AC Mains present all over the place inside: mains motors, mains clock etc. Slightly improved colour circuitry compared to the original N1500, also modified field blanking to reduce flyback interference on some televisions. Cosmetic variations on the N1500, with black replacing the silver frontage and black plastic surround rather than wood.

===N1502 (Released 1976)===
The later model N1502 had a totally different mechanism using DC motors and more advanced electronics, and was somewhat more reliable. A later version again was still called N1502 but had further significant mechanical and electronic advances, and in particular had a worm drive for operation of the loading mechanism rather than a fragile plastic gearbox assembly. Earlier machines had a hardwired mains cable, later ones were fitted with a standard "Figure-8" C7 power socket.

===N1512 (Released 1976)===
The N1512 model offered composite video input and output connectors, but was otherwise the same as the N1502. The VCR-LP model N1700 was closely related to the later N1502 variant. Other, rarer Philips models included stereo sound and editing capabilities.

Circuitry and internal layout was much more modular than the first generation Philips VCRs. Used quiet DC motors (First generation VCRs used hefty synchronous AC mains motors). Basically this model was the same as the Philips N1502 with an extra board for video in / out. Channel button 8 selected video in.

===N1700 (Released 1977)===
Superficially similar to the Philips N1502 both externally and internally. Some components were interchangeable between the two models. Slower tape-speed and a slant-azimuth recording technique (to almost eliminate cross-talk between video tracks without using tape-wasting guard-bands) made possible the longer playing time without a noticeable loss in picture quality.
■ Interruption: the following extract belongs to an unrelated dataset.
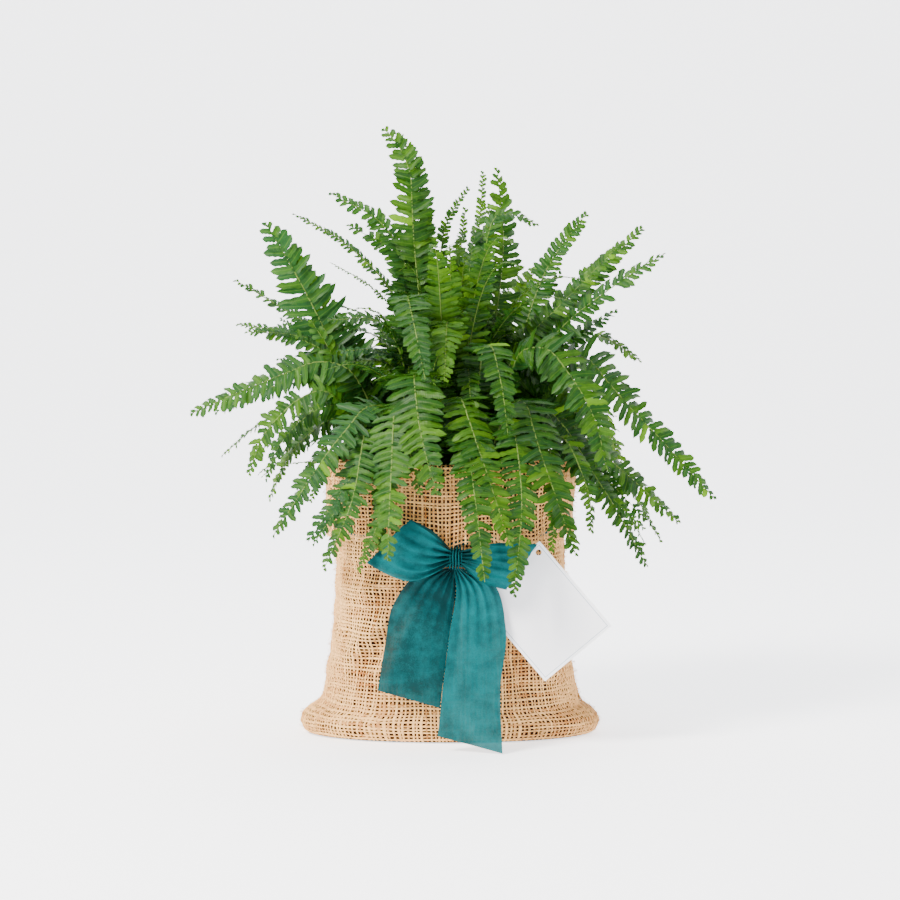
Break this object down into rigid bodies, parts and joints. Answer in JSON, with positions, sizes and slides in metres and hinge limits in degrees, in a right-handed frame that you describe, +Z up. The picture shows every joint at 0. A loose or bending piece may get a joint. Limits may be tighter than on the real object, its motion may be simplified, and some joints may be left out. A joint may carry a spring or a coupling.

The mains lead was hard-wired into the machine; however later releases of the N1700 had a removable lead - this would become standard on the N1702 model. Also on later models, presumably as the company had already started production of the N1702, the internal Video Head is also sometimes labelled as N1702 instead of N1700. The price in the UK was around £700 which would be over £5,500 in 2023. A Skantic branded clone model VCR 1209281 had the silver top design of the later N1702 model.

Denis Norden promoted this model in the industrial video "The Philips Time Machine".

===N1702 (Released 1979)===
Similar to the Philips model N1700, the N1702 had a lighter coloured top cover (N1702 was silver and black whilst the N1700 was grey). A 4-digit counter, a 9-day timer, separate mains lead (not hardwired in), and a test-pattern generator to aid TV tuning. Tape transport legends in slightly different position on later N1702's.

===Grundig models===
Grundig built a VCR4000 VCR-LP model which had microprocessor control and so treated the tapes more gently than the purely mechanical decks, and the SVR4004 (longer running SV format) model was very similar. Other Grundig models included the VCR3000 (believed to be VCR format) and VCR5000AV (believed to be the only dual format VCR and VCR-LP machine).

==Replacement==
In the late 1970s, the VCR formats were superseded altogether by Video 2000 (also known as 'Video Compact Cassette' or VCC). Due to the similar initialisms, and the fact that both were designed by Philips, the 'VCC' and 'VCR' formats are often confused. However, the two systems are incompatible, and there are significant differences between them. Some Video 2000 machines carry a modified version of the "VCR" logo (such as had appeared on the N1500 and N1700 machines), adding further to this confusion.